== What you are asked to do ==
Output every line of the data exactly as it appears.

-=-=-

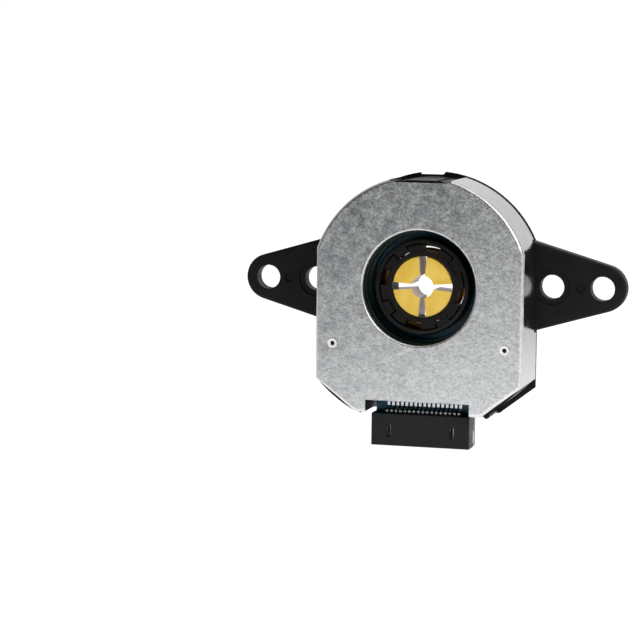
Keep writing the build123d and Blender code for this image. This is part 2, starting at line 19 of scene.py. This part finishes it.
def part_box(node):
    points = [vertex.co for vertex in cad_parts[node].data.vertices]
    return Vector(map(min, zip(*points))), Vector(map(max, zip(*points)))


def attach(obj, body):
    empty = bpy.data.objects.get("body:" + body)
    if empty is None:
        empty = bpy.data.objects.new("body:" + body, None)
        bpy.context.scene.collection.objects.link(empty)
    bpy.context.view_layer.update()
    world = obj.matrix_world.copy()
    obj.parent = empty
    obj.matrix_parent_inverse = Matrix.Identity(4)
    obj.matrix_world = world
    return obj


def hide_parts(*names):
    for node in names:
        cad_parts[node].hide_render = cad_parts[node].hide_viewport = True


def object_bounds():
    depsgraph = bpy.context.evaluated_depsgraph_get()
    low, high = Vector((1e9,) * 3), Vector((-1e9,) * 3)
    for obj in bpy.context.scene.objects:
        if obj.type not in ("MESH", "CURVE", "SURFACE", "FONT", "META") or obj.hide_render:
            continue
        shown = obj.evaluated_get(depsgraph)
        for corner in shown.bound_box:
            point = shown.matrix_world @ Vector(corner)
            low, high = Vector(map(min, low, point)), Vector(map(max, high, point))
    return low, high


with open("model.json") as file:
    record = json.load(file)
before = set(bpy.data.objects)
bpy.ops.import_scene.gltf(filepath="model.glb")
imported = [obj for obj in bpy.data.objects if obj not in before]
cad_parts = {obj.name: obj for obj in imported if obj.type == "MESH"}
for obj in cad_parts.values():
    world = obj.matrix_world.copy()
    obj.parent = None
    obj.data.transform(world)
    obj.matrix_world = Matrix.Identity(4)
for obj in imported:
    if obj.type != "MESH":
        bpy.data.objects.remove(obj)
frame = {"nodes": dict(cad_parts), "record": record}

-=-=-

== Answer for this exercise ==
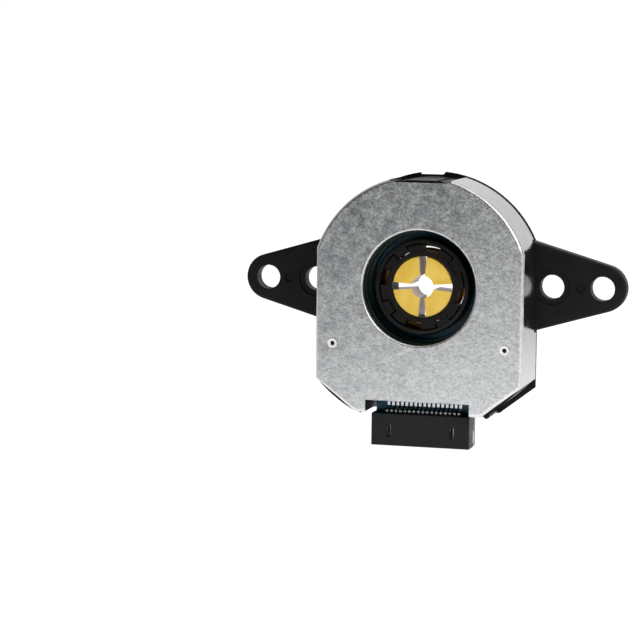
Keep writing the build123d and Blender code for this image. This is part 2, starting at line 19 of scene.py. This part finishes it.
def part_box(node):
    points = [vertex.co for vertex in cad_parts[node].data.vertices]
    return Vector(map(min, zip(*points))), Vector(map(max, zip(*points)))


def attach(obj, body):
    empty = bpy.data.objects.get("body:" + body)
    if empty is None:
        empty = bpy.data.objects.new("body:" + body, None)
        bpy.context.scene.collection.objects.link(empty)
    bpy.context.view_layer.update()
    world = obj.matrix_world.copy()
    obj.parent = empty
    obj.matrix_parent_inverse = Matrix.Identity(4)
    obj.matrix_world = world
    return obj


def hide_parts(*names):
    for node in names:
        cad_parts[node].hide_render = cad_parts[node].hide_viewport = True


def object_bounds():
    depsgraph = bpy.context.evaluated_depsgraph_get()
    low, high = Vector((1e9,) * 3), Vector((-1e9,) * 3)
    for obj in bpy.context.scene.objects:
        if obj.type not in ("MESH", "CURVE", "SURFACE", "FONT", "META") or obj.hide_render:
            continue
        shown = obj.evaluated_get(depsgraph)
        for corner in shown.bound_box:
            point = shown.matrix_world @ Vector(corner)
            low, high = Vector(map(min, low, point)), Vector(map(max, high, point))
    return low, high


with open("model.json") as file:
    record = json.load(file)
before = set(bpy.data.objects)
bpy.ops.import_scene.gltf(filepath="model.glb")
imported = [obj for obj in bpy.data.objects if obj not in before]
cad_parts = {obj.name: obj for obj in imported if obj.type == "MESH"}
for obj in cad_parts.values():
    world = obj.matrix_world.copy()
    obj.parent = None
    obj.data.transform(world)
    obj.matrix_world = Matrix.Identity(4)
for obj in imported:
    if obj.type != "MESH":
        bpy.data.objects.remove(obj)
frame = {"nodes": dict(cad_parts), "record": record}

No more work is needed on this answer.